ROME — Pope Francis urged couples again on Saturday to consider adopting children, insisting that today’s world needs “fatherhood and tenderness” more than ever.
In a meeting in the Vatican with members of the Florence-based Agata Smeralda Project, which coordinates long-distance “adoption” to provide sustenance for children in need, the pontiff noted that he has “commended and encouraged spouses who open their hearts and homes to welcome a child who has no family.”
“Similarly, this sensitivity, this openness, this fatherhood and motherhood are also the basis of your commitment,” he continued. “In fact, those who choose to carry out a long-distance adoption are motivated by the desire to lend a hand to a boy or girl so that he or she feels loved and does not lack what is necessary.”
“Thank you so much, because you cooperate in spreading God’s tenderness, his fatherhood, which is the great gift that Jesus has given us, throughout the world,” he declared.
“There is so much need for fatherhood and tenderness! ‘Tenderness’ is a word thrown out, many times, from the dictionaries of everyday life,” he said, but the “real revolution in the world is made by those who work day by day, without making any noise, so that the little ones and the poor are no longer despised, discarded, and abandoned.”
“I have read that to date you have some 7,000 active long-distance adoptions, involving many supporters and many lay people, nuns and priests who work in the peripheries of the world,” Francis said. “I thank the Lord with you! And I appreciate the fact that you attribute all of this to his Providence.”
In early January, the pope lamented how many couples adopt pet animals instead of children and urged them to consider giving a home to the boys and girls who need one.
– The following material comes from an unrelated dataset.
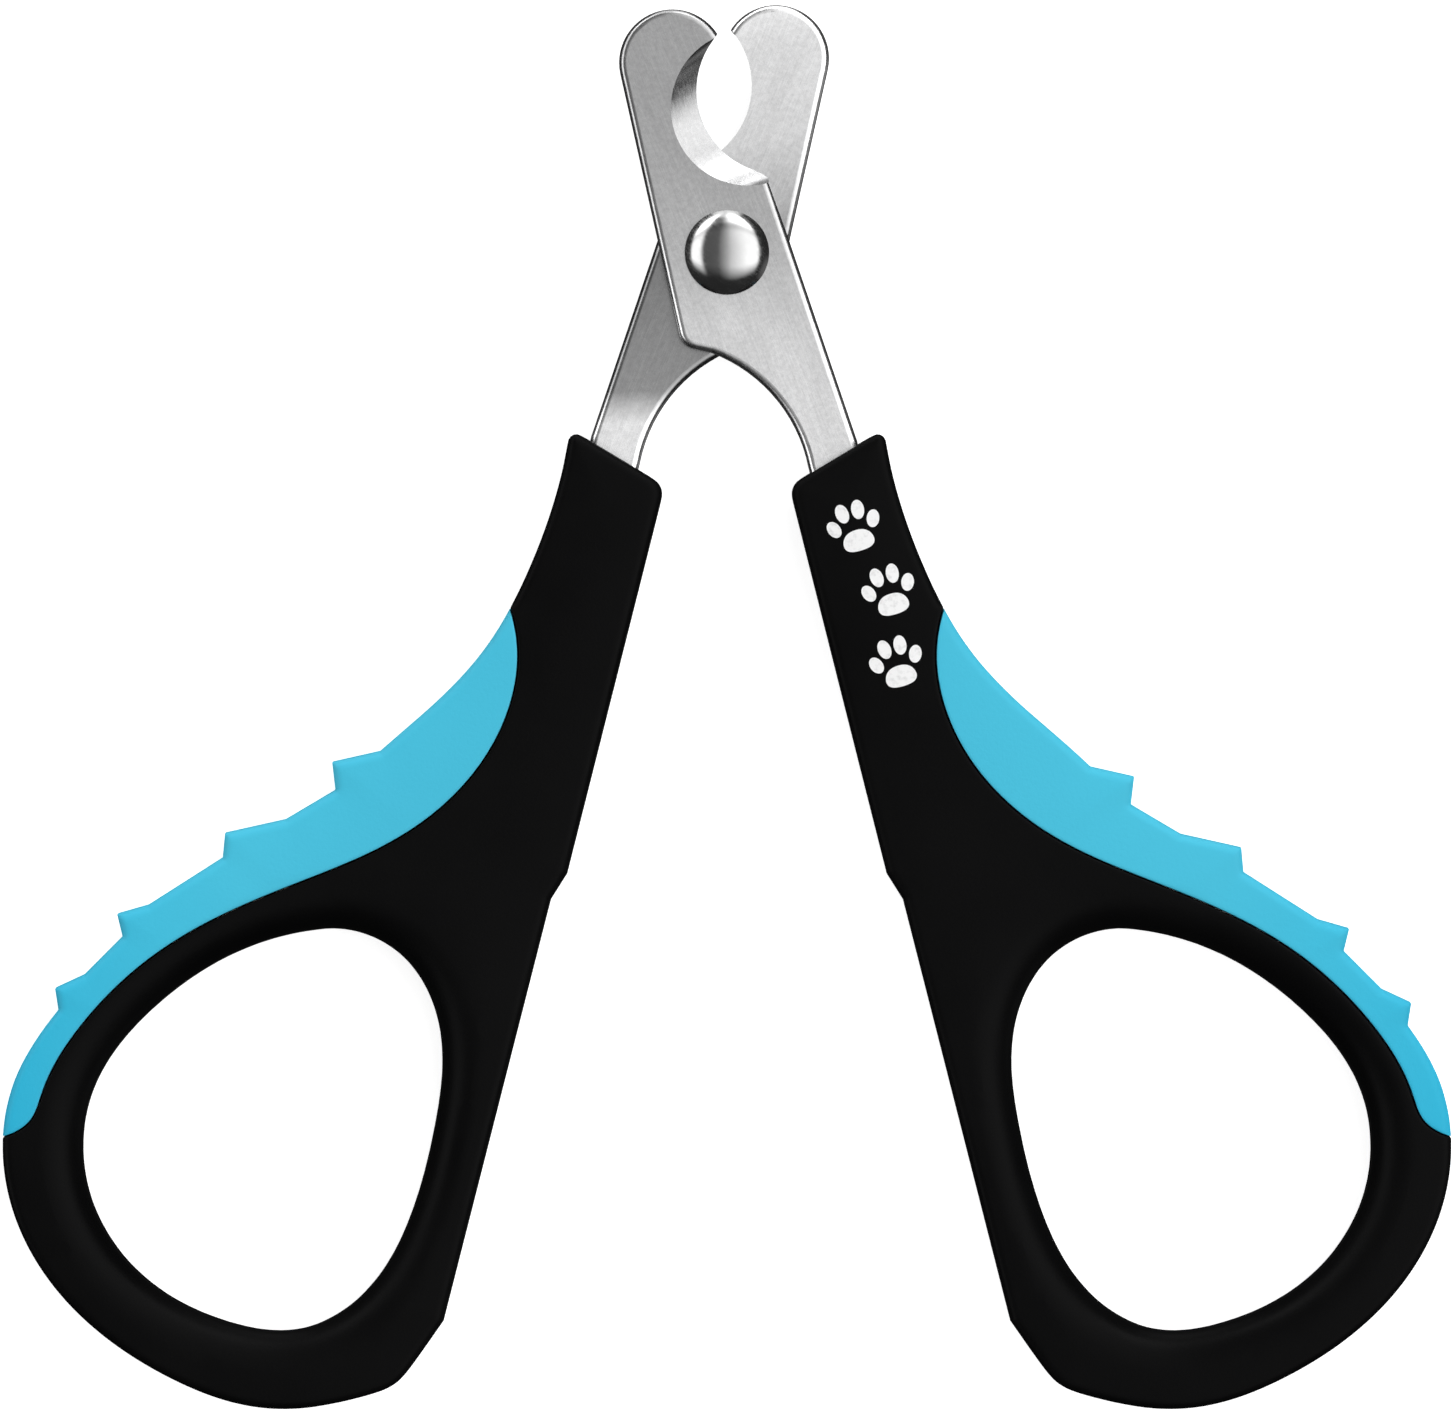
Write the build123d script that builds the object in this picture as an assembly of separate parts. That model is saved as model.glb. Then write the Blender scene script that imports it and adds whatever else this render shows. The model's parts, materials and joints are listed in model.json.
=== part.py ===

If you cannot have children, “think about adoption,” Francis said. “It is a risk, yes: having a child is always a risk, either naturally or by adoption. But it is riskier not to have them. It is riskier to deny fatherhood, or to deny motherhood, be it real or spiritual.”
Adoption “is such a generous and beautiful, good attitude,” he said. “This kind of choice is among the highest forms of love, and of fatherhood and motherhood.”
“How many children in the world are waiting for someone to take care of them!” he continued. “And how many married couples want to be fathers and mothers but are unable to do so for biological reasons.”
“We should not be afraid to choose the path of adoption, to take the ‘risk’ of welcoming children,” he urged.